AIM OF THE TASK: Using the listing below, copy every line that mentions "scene".

PROVIDED DATA:
_ _ _ _
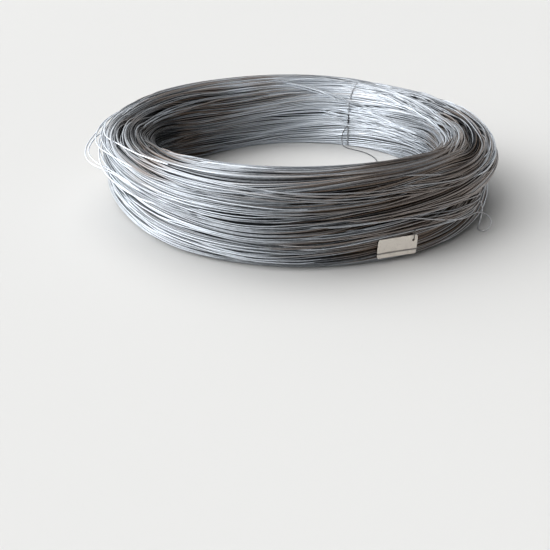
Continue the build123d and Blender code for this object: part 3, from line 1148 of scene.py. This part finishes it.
def make_tag_wire(tree, material):
    """A closed loop through the eyelet and over the tag's top edge."""
    x, y = EYELET_PLACE
    foot = y + EYELET_RADIUS - TAG_WIRE_RADIUS - TAG_WIRE_CLEARANCE
    top = foot + TAG_LOOP_LENGTH
    front, back = TAG_LOOP_FRONT, TAG_LOOP_BACK
    loop = [
        (x, foot, front - 0.0004),
        (x - 0.0006, foot + 0.0030, front + 0.0003),
        (x - 0.0004, foot + 0.0070, front),
        (x + 0.0003, top - 0.0020, front - 0.0006),
        (x + 0.0006, top, (front + back) / 2),
        (x + 0.0004, top - 0.0025, back),
        (x, foot + 0.0060, back),
        (x - 0.0002, foot + 0.0020, back),
        (x, foot - 0.0004, (front + back) / 2),
    ]
    place = tag_frame()
    lay_wires(
        "tag_loop", tree, [[place @ Vector(point) for point in loop]], TAG_WIRE_RADIUS, material,
        "tie_wire", "tag_wire", closed=True, Tone=0.2, Tone_spread=0.0, Brown=0.0, Seed=3.0,
    )


# Floor and light
FLOOR_SIZE = 40.0
FLOOR_COLOUR = (0.78, 0.78, 0.77, 1.0)
FLOOR_ROUGHNESS = 0.9
FLOOR_SHINE = 0.2
SKY_BRIGHTNESS = 0.12
BACKDROP_BRIGHTNESS = 0.88
BACKDROP_TOP = (0.20, 0.45)  # the heights on a unit sphere where the backdrop starts and ends to fade

# The soft lights: azimuth, elevation, width in degrees, and strength
LIGHTS = {
    "wide key light": (189.0, 27.0, 90.0, 2.55),
    "core of the key light": (189.0, 27.0, 46.0, 1.0),
    "front light": (228.0, 30.0, 50.0, 0.45),
    "rear light": (128.0, 28.0, 44.0, 0.6),
    "top light": (95.0, 62.0, 44.0, 0.95),
}


def make_floor():
    bpy.ops.mesh.primitive_plane_add(size=FLOOR_SIZE)
    floor = bpy.context.object
    floor.name = "floor"
    material, _, surface = new_material("pale floor")
    surface["Base Color"].default_value = FLOOR_COLOUR
    surface["Roughness"].default_value = FLOOR_ROUGHNESS
    surface["Specular IOR Level"].default_value = FLOOR_SHINE
    floor.data.materials.append(material)


def hang_lights():
    for name, (azimuth, elevation, width, strength) in LIGHTS.items():
        lamp = bpy.data.lights.new(name, "SUN")
        lamp.angle = math.radians(width)
        lamp.energy = strength
        a, e = math.radians(azimuth), math.radians(elevation)
        towards = Vector((math.cos(a) * math.cos(e), math.sin(a) * math.cos(e), math.sin(e)))
        new_object(name, lamp).rotation_euler = towards.to_track_quat("Z", "Y").to_euler()


def hang_backdrop():
    """A dim even sky, with a pale backdrop round the horizon that only the camera and shiny wires see."""
    world = bpy.data.worlds.new("studio")
    world.use_nodes = True
    make = Maker(world.node_tree)
    direction = make.node("ShaderNodeTexCoord").outputs["Generated"]
    height = make.split(direction)[2]
    rays = make.node("ShaderNodeLightPath").outputs
    seen = make.math("MAXIMUM", rays["Is Camera Ray"], rays["Is Glossy Ray"])
    low, high = BACKDROP_TOP
    backdrop = make.ramp(height, low, high, BACKDROP_BRIGHTNESS - SKY_BRIGHTNESS, 0.0)
    background = world.node_tree.nodes["Background"]
    background.inputs["Color"].default_value = (1.0, 1.0, 1.0, 1.0)
    make.feed(background.inputs["Strength"], seen * backdrop + SKY_BRIGHTNESS)
    bpy.context.scene.world = world


place_camera()
film = annealing_film_group()
annealed = wire_material("annealed wire", film)
packed_shade = wire_material("packed turns in painted shade", film)
tie_finish = wire_material("tie wire", film)
wires = laid_wires_tree()
make_core(packed_shade)
make_wound_turns(annealed)
make_bundles(wires, annealed)
make_sprung_turns(wires, annealed)
make_wire_end(wires, annealed)
make_tie(wires, tie_finish)
make_tag(tag_material())
make_tag_wire(wires, tie_finish)
make_floor()
hang_lights()
hang_backdrop()
bpy.context.scene.view_settings.view_transform = "Standard"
_ _ _ _
COMPLETE RESPONSE:
Continue the build123d and Blender code for this object: part 3, from line 1148 of scene.py. This part finishes it.
    bpy.context.scene.world = world
bpy.context.scene.view_settings.view_transform = "Standard"